Yellowknife was a great surprise as a few of the remote towns we had hit along the way were methy and a little gross. Well, mainly Prince George, BC. Total shithole. Ft Nelson was a delightful surprise much like YK. It’s a very culturally diverse, open minded, and rather sophisticated little city for being a long way from anywhere. Of course we couldn’t stop at hitting the city and took a day to run out the Ingraham Trail which goes 50 miles out into the boonies and stops at a lake. During the warmer months, anyway. In the winter it is one of the many Ice Roads utilized to reach very remote villages and settlements only accessible by plane otherwise. This particular spot was made famous by being the featured road in the first season of the “reality” show Ice Road Truckers.
Spent the rest of the day checking out the tourist sites, coffee shops and a spendy, but worth it, funky restaurant for crazy good fish and chips. Then a chill evening at camp followed by the long hard grind back to Calgary.
Signs and warnings about wildlife were abundant, actual wildlife, not so much. Saw a few deer, a black wolf, 3-4 black bears, a few dozen bison and a cute little red fox trotting down the side of the Ingraham Trail with a muskrat half it’s size in it’s mouth. Didn’t get photos of much of it as it was either seen on the side of the road while blasting by or, well, only dumbass retard tourists stop in the middle of the road to take photos of bears, bison and other things that can kill you. Besides, mental images and memories are better than photos. Wanna see a wood bison? Go to where they live. Vicarious experience is OK in little doses, but if that’s all you get a change in priorities is needed. That being said, a couple shots got taken:
Being poor white trash, I headed out initially accepting I couldn’t get the bike to 100% before the trip without spending too much cash, so some replacing would need to be done along the way. Get my money’s worth out of everything. Tires were done in Calgary and it became apparent halfway through the YK haul that the drive train would be next. Had a year and over 10k miles on it so no surprise, but still stressful to watch your rear sprocket degrade at an ever increasing pace knowing it was still a long way back. Thankfully, a little adjusting of the chain and begging the gods of moto travel for mercy paid off and I rolled in with little nubbies for sprocket teeth.
Parts were ordered from the road and should show up today or tomorrow so I can get Thumper fixed up and head out on the next phase of the haul.
Weather tended to be pretty good with occasional rain for the run up, then got very mixed and funky on the way back down. Got drenched and hammered with hail by this asshole storm cell:
Then as we finally rolled into Edmonton the clouds looked ominous, but I figured we could swing by and be OK, but that soon proved in error and we dove under an overpass within seconds of a rain/hail/wind squall slammed into the area causing traffic to go bonkers:
The image doesn’t do it justice. Cars just stopped in the middle of the freeway and semis dodged them with an artful skill. Amazing that no one got hit. Ended up grabbing a hotel as we had ridden 600 miles already, Calgary was 3 hours away and we were soaked and exhausted. Good call.

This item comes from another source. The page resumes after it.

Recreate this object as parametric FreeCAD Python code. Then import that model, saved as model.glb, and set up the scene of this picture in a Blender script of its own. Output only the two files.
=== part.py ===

Lack of sleep was a constant thing as we were rather north and it never got dark. This is 2330 about 800 miles south of our furthest north location
6-7 hours a night with regular little wake-ups kept the brain foggy, but wasn’t too hard on the mood. Mosquitoes were a concern going in and while dense everywhere, they weren’t very aggressive. Got plenty bites, but the bug shirt and hat were unnecessary. A good spritz of bug dope kept them at bay and allowed for plenty outdoor time. Only once camp in BC was bad so we hunkered in the tents after dinner and stared at phones and read.
Time to get my butt in gear, looks like my parts will be in today. I’ll be trying to do more frequent, shorter posts to get the stuff out of my head in a more coherent manner. Honestly, this is done for me. I’m glad the few people who read this seem to enjoy it, but it is done mainly for sanity maintenance.
Hope y’all are getting the most out of your summer.